ARMY TIMES. MARCH 12, 2013. The Army’s popular tuition assistance program is being suspended because of the budget squeeze, although the thousands of soldiers enrolled in courses will be allowed to complete those courses.
But after the shutdown, which began at 5 p.m. Eastern time March 8, no one will be allowed to add new courses or enter the program.
The tuition assistance program is one of the Army’s most popular in-service benefits, with some 201,000 Regular Army, National Guard and Army Reserve soldiers participating in traditional classroom and online courses at 3,100 colleges and universities nationwide.
“Soldiers who are in courses now can complete those courses, but they will not be allowed to enroll in new courses,” said Lt. Col. Tom Alexander, spokesman for the Army’s personnel chief. “This suspension is necessary given the significant budget execution challenges caused by the combined effects of a possible yearlong continuing resolution and sequestration.”
“Tuition assistance is a great program,” said Gen. John F. Campbell, the Army’s newly installed vice chief of staff. “But the program — we’re going to have to put it on hold for a little bit.”
Campbell blamed the “perfect storm” caused by sequestration, the replacement of a 2013 budget with a continuing resolution and a shortfall in funds to run the war in Afghanistan.
“Remember, our priority right now is the fight in Afghanistan,” Campbell told Army Times. “Too many people forget that we are a nation at war.”
Campbell said the brass will “relook” at restarting the program “when we can.” But he said 2013 is the Army’s “hardest year.”
That could leave the program closed until Oct. 1 or beyond.

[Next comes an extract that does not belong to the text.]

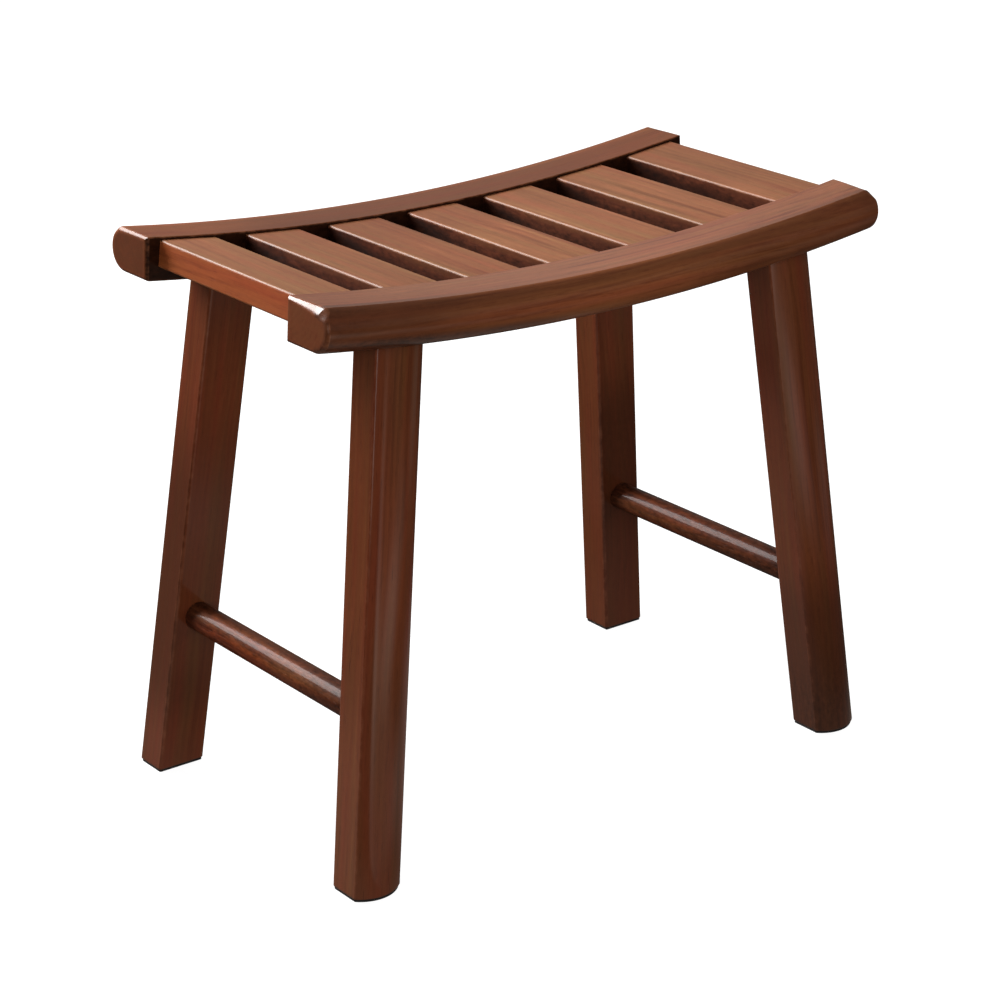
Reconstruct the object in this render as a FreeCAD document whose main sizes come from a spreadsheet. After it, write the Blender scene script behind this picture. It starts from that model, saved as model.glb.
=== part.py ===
import FreeCAD, Part
import math
import os

import Sketcher
from FreeCAD import Placement, Rotation, Vector

# Slatted wooden bath bench with a saddle-curved seat on four splayed legs.
# Frame: origin on the floor under the middle of the bench, +X along the
# bench, +Y towards its back, +Z up. Millimetres.
# The seat's curve is one circular arc in the XZ plane. Its centre stands
# above the bench, on the line x = 0, at the height that brings the rail
# ends to end_height.

doc = FreeCAD.newDocument("BathBench")
sheet = doc.addObject("Spreadsheet::Sheet", "Dims")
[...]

“If you were a [Department of the Army] civilian and I’m going to furlough you for 22 days, but I’m going to let this soldier who may already have a graduate degree, a master’s degree [continue his education] — how does that sound? I have a hard time justifying that.”
During fiscal 2012, the Army spent $373 million on tuition assistance payments.
Under the TA payment formula, payments are capped at $250 per semester-hour of instruction, up to an annual total of $4,500.
While the TA program is suspended, soldiers can pursue education goals using their Veterans Affairs Department benefits, if eligible, that include the Montgomery GI Bill-Active Duty, Montgomery Bill-Selected Reserve, Reserve Assistance Program and the Post 9/11 GI Bill.
Other education funding sources also may be appropriate, such as grants, scholarships and the state tuition assistance programs available to some National Guard soldiers.
Pentagon officials strongly urge soldiers affected by the TA shutdown to contact their local Army education center to assess their options.
Updated information also will be posted by GoArmyEd, the online application for managing the TA program at www.goarmyed.com.